A Male Idol Just Came Out As Gay At His Fan Meeting

He is a member of a legacy boy group.

Being an idol often means sharing a close relationship with fans, more than your usual singer-fan dynamic. And while this unique equation can be rewarding, it also comes with its restrictions. One of the general rules of this relationship is that an idol’s personal life and relationships are kept out of the fans’ reach, because it can have lasting effects on the former’s career and public image.

So, when J-Pop idol Shinjiro Atae shared a deep personal truth with his fans during a fan meet recently, the world was taken aback.

Shinjiro Atae | @shinjiroatae1126/Instagram

Apart from being a well-known soloist, Atae is also popular as a member of the chart-topping legacy Japanese group AAA. The singer was attending a fan meet event at Line Cube Shibuya in Tokyo on July 26 when he addressed an audience of over 2,000 fans with a moving speech. “I am a gay man,” Atae revealed as he choked up, and his fans responded with boisterous applause, reaffirming their love for their idol.

An old photo of AAA at one of their dome concerts | @shinjiroatae1126/Instagram
Atae at his recent fan meet | @shinjiroatae1126/Instagram

The 34-year-old singer also unveiled a new song, “Into the Light,” to celebrate the milestone moment. Later, in an Instagram post, he thanked fans for the “overwhelming amount of positive feedback” to the news and shared that a portion of the profits made from his new song will be donated to Pride House Tokyo, the first LGBTQ+ center in Japan, and ReBit, an organization that supports LGBTQ+ youth.

In his 18-year-long career, Atae has achieved many impressive feats, including No.1 albums in Japan, along with three No.1 singles. He is one of the first API idols of this caliber to come out publicly, which has given people hope for more inclusivity in similar industries. His announcement is also significant specifically in Japan’s domestic political context. Advocates in the country are currently pushing for stronger pro-LGBTQ+ legislation as Japan is the only Group of Seven (G7) nation with no legal protection for same-sex unions.

LGBTQ+ activists holding up “P7” logos of a civil engagement group, founded to make pro-LGBTQ+ policy proposals in Japan | AP

Talking about the struggles he faced to accept his truth, the singer said that it took him a long time to even admit the truth to himself. He was anxious about how it might affect his acceptance as an artist.

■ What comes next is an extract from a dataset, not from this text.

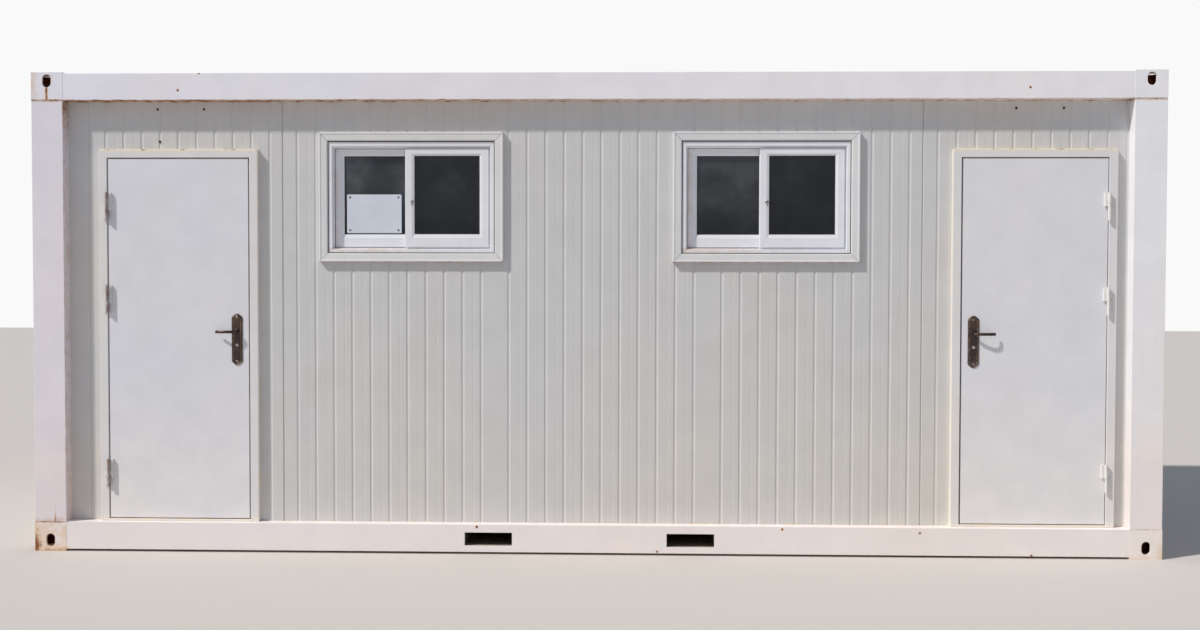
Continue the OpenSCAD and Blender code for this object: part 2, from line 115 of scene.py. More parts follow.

It has taken me a long time to be able to say I am gay. I could not even say it to myself. I feared that even if I could accept the truth, the world would never accept me as an artist. However, I’ve come to realize it is better, both for me, and for the people I care about, including my fans, to live life authentically than to live a life never accepting who I truly am. I hope people who are struggling with the same feeling will find courage and know they are not alone.

— Shinjiro Atae

This is, however, not the first time Atae has advocated for social issues close to his personal life. In 2022, he released a book Every Life Is Correct, But Incorrrect, dealing with the issue of mental health in Japan. The book quickly became a best seller in the country and the singer gained significant praise for his honest writing.

Shinjiro Atae at a lecture, talking about his book | avex.com

Now, with his courageous move of publicly living his truth as a gay man, Atae has quickly become the face of positive LGBTQ+ representation in Japan. The singer hopes that his story will encourage and empower others like him to embrace their true selves.